June 23rd, 2009 at 11:48 am
I think people walk out on bad terms to avoid having to see the one they were supposed to love fall into shambles. It’s a coward move, but it makes it easier on the one leaving.
June 23rd, 2009 at 12:54 pm
Having watched lots of friends go through lots of drama, I’ve come to the conclusion that there are ALWAYS little signs. I think a lot of people don’t want to see the little signs - we don’t want to admit that he could be pulling away or feeling different - but if we look closely, they are there. I do not think these signs are evident to people outside the relationship - only to the people in it.
I also think that men process a lot of their feelings without communicating them - they go through the pros and cons and mourning and everything else without sharing how they feel - and then they drop the bomb that they “can’t do this anymore.” I think they’re just wired differently than we are.
The best thing any girl can do is trust her intuition. If any little thing seems off, investigate it. Don’t ignore it or think it’ll all change when you’re married - because it likely won’t and you could be setting yourself up for a big heartbreak.
June 23rd, 2009 at 1:11 pm
No kidding. I’ve been on the receiving end of this type of douchebaggery from my ex-fiance when he broke up with me. The “switch” went on immediately and the sweet guy I wanted to marry became a gigantic, cutthroat asshole.
I’m not mad at him anymore because honestly, it’s not good for me to carry around that type of anger. I get why he left, and I’m even glad we’re not together. But I was so upset for a long time that this man could turn on me so quickly and treat me like shit just because he’d decided he didn’t want me as a partner anymore. Like, come on. I wasn’t trying to win him back. A little civility would have made things much easier on both of us.
June 23rd, 2009 at 1:14 pm
People suck.
But at least they didn’t get stuck in marriages with these sucky people.
June 23rd, 2009 at 3:28 pm
I’ve definitely been on the receiving end of this. And I don’t get it either, but it certainly has left me traumatized. I mean, really - why can’t we just be civil and rational to one another?
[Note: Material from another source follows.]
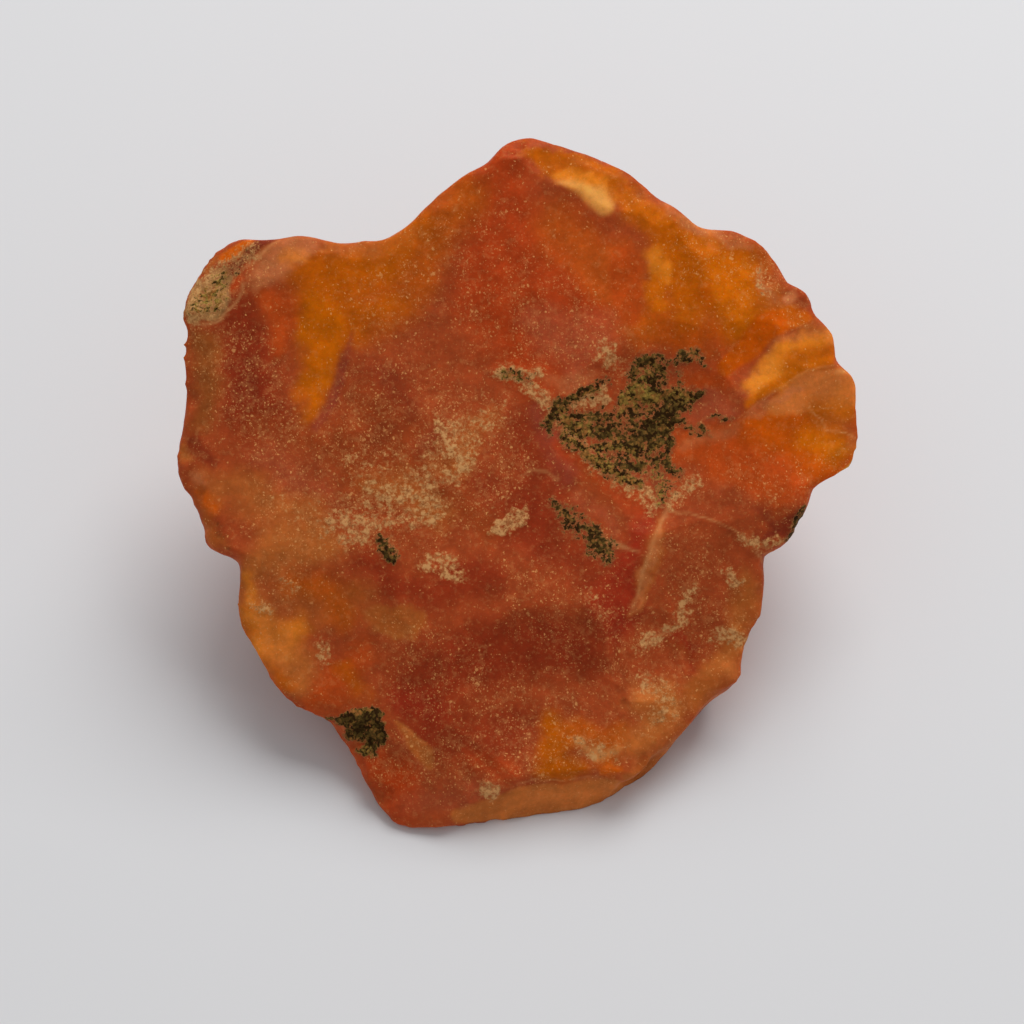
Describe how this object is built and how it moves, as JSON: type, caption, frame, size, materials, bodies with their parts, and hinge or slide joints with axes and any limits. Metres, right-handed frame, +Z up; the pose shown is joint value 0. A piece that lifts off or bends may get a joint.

In love or out of love - people still deserve respect.
June 24th, 2009 at 12:34 am
if you figure it out, let me know. i have an eerily similar story.
July 2nd, 2009 at 2:42 pm
hm, well actually im currently on the giving end of this ordeal, i dont mean i did something like cheat on my boyfriend but everytime he gets too close to me, i say something really hurtful. and i cant stop myself from hurting him really bad. i kno that i will say something but the only thing i can do is just not talk to him or else i will hurt him. but the thing is it hurts me to say those things more that it hurts for him to receive them. i really dont kno what to do, really i think maybe if he stayed far away from me that would be the only solution. i cant stop and i have no idea why.
July 9th, 2009 at 4:39 pm
My friends boyfriend broke up with her via voicemail on her BIRTHDAY after being together for 9 years. awesome right?
I think it’s easier to hurt the one you love then to have to deal with all the emotions of a breakup. It’s cowardly and pathetic but gets the job done. Quickly.
June 8th, 2010 at 2:32 am
…
Yes! I agree what you say!…
June 17th, 2010 at 5:50 am
I did it. I’m horrible. Why? I don’t know. I seriously don’t know….
August 15th, 2010 at 9:16 pm
Somehow people start thinking about themselves and lose their empathy and their bearings. They turn into monsters. It’s like they don’t even realize how hurtful they are - sometimes downright evil in little ways. My ex asked me to hang out with me and her new guy.
…she left me for him after he divorced her ex-best friend, broke my heart into pieces and left me penniless alone, and with the world on my shoulders, and wants to hang out, all of us, like she didn’t fuck us all over? Could she even imagine how a request like that feels? It’s sickening. That kind of carelessness is as bad as the offenses themselves.